Can somebody explain on the purpose of these sites?
The whole time when I was using reddit I would just upload from my gallery to the app, never had to use an image uploader website, it sounds like a pain to use.
That's because you arrived when reddit already had its image hosting.
Before you could only upload a link, so you had to find a hosting site.
It'd be the same if lemmy didn't have one.
And in fact it's like that for me, I didn't configured pict-rs, so I can't upload images to my lemmy instance, I need to configure it or use a hosting site.
Using them do add one or two extra steps before posting. Images can hog up server resources and using these third-party sites reduces the burden for the server of your instance which is run by volunteers/hobbyists with money often coming from their own pockets. Its just a nice thing to voluntarily do.

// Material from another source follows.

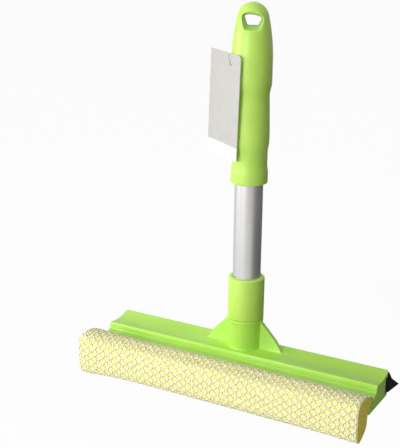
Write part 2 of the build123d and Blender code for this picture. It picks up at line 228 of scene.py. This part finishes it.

On the other hand, it's great that some instances have file size limits. It forces users to look at these image hosts instead of them just recklessly uploading images into the servers as if Lemmy is housed in a Palo Alto facility.
Imgur hates my guts anyways. They are based on easily ignitable populism and then its people wonders why everyone acts like they've burnt all their bridges.
Before anyone mentions 0x0.st or ttm.sh as alternatives, both of them will delete your files within a year of being uploaded so do not use them for anything permanent.
How on earth do I keep my photos from rotating in all of these?
I take a picture on my phone in portrait. I upload it, it's rotated to landscape. I look at the EXIF, pic on my phone says it's rotated 90. If I delete that, it rotates to landscape. What do I need to do to keep it vertical?
I feel like self hosted is where most linked images eventually disappear. Much more so than image hoster platforms - where it obviously varies too, some disappear.